A retention policy caps how many versions to keep (e.g., last 30 days, last 100 versions). The oldest version row is dropped; its referenced blocks lose a ref-count and become eligible for GC if no other version still needs them.

Edge: rename

A rename touches only files.name — the version chain and the bytes are unaffected. Moving across folders is just a parent_id update.

When two devices edit the same file

Two laptops go offline, both edit budget.xlsx, both reconnect. The server now has to pick — or refuse to pick — a winner. The right answer depends on whether silently dropping work is acceptable.

Strategy A

Last-write-wins (LWW)

How: Tag each upload with a server-assigned timestamp or monotonic version number. Whichever arrives last becomes the current version.

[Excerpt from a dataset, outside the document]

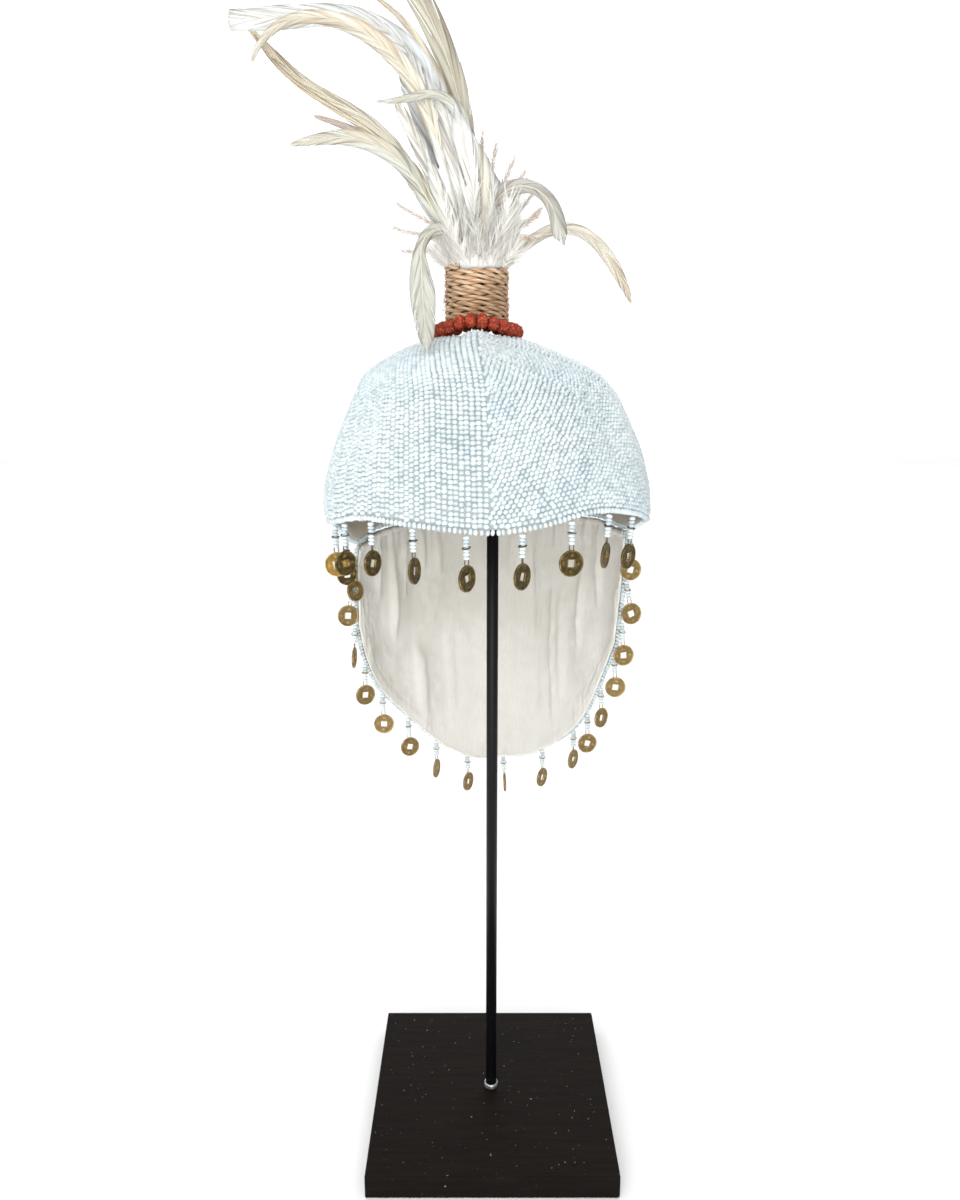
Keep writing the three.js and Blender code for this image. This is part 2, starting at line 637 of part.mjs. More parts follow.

Cost: The losing device's edits are demoted to an older version. They are not lost — version history preserves them — but they no longer appear as the live file.

Good for: documents where users expect a single canonical "latest", and the chance of true simultaneous edits is low (most consumer use cases).

Strategy B

Keep-both (fork)

How: Detect that both clients diverged from the same base version. Instead of choosing, create budget (conflicted copy from Laptop B).xlsx alongside the original.

Cost: Users see two files and must reconcile manually. Annoying — but no edits silently disappear from the file tree.

Good for: spreadsheets, code, anything where merging unseen changes is unsafe. This is Dropbox's classic default.

Detecting the conflict at all

Every upload carries the parent_version_id it was derived from. If a client tries to commit v3 on top of v2 but the server has already advanced to v3', the server knows the client's parent is stale. That's the trigger — without it, both strategies collapse to "blindly overwrite."

vector clock (per-device counters) CRDTs for rich-text docs operational transform for live editing

For real-time collaborative editing (Docs, Sheets), file-level conflict resolution gives way to operation-level merging — every keystroke is an op that gets transformed against concurrent ops. That's a different problem and lives one layer above the storage system.

Sharing, links, and who is allowed to do what

Permissions are the most subtle correctness problem in a file system. A single bad row leaks private data; an over-eager cache leaks stale private data. Get the model right before scaling it.

Two share modes

Per-principal — "Bob can edit this folder." Stored as a row in permissions tying a user (or group) to a role.
Link-based — "Anyone with this URL can view." The URL embeds an opaque, unguessable token (e.g., 128-bit random) that the server looks up. Revoking a link rotates or invalidates the token.

Roles, smallest set that works

Viewer — read & download.
Commenter — viewer + leave comments.
Editor — read + write + create new versions.
Owner — editor + reshare + delete + change permissions.

Inheritance

Folder-level grants cascade to children, but explicit grants on a child can extend (not narrow) — preventing a confusing situation where a user has access to a folder but mysteriously lacks access to a file inside it.

The check, on every request

can_access(user, file, action):
  1. walk file → parent → ... → root
  2. collect grants where principal ∈ user's groups
  3. find highest role; check role ⊇ action
  4. deny otherwise

This walk happens on every metadata read, so the path-to-grants index has to be hot. A common pattern: denormalise an effective_acl column on each file, recomputed when ancestor grants change.

Audit & revocation

Every grant change is logged with actor, target, before, and after. Revocation is immediate for token-based checks but takes up to the cache TTL for denormalised ACLs — usually seconds, which is acceptable for files that aren't actively under attack.

RBAC capability URLs cascading grants audit log

Six principles that shape a file-sync system

Strip away the specifics and the same handful of ideas keep returning. Each is a lever you can adjust to trade bandwidth, latency, durability, or privacy against one another.

01

Separate bytes from metadata

The object store holds anonymous blocks; the metadata DB holds the names, trees, and ACLs. Each scales on its own axis.

02

Chunk first, hash always

Fixed-size blocks plus content-addressing turn one hard problem (giant file transfers) into many easy ones.

03

Never move bytes you can avoid

Dedup eliminates duplicate writes; delta sync eliminates redundant uploads; pointer-flips eliminate copies.

04

Make blocks immutable

Cheap versions, safe deletes, simple caching, and bullet-proof integrity all fall out of one rule.

05

Push is an optimisation, cursors are correctness

Every client should converge on reconnect via a monotonic cursor; real-time notifications only make convergence faster.

06

Decide your conflict policy up front

Last-write-wins is simple but can hide work; keep-both is safer but noisier. Pick deliberately, document loudly.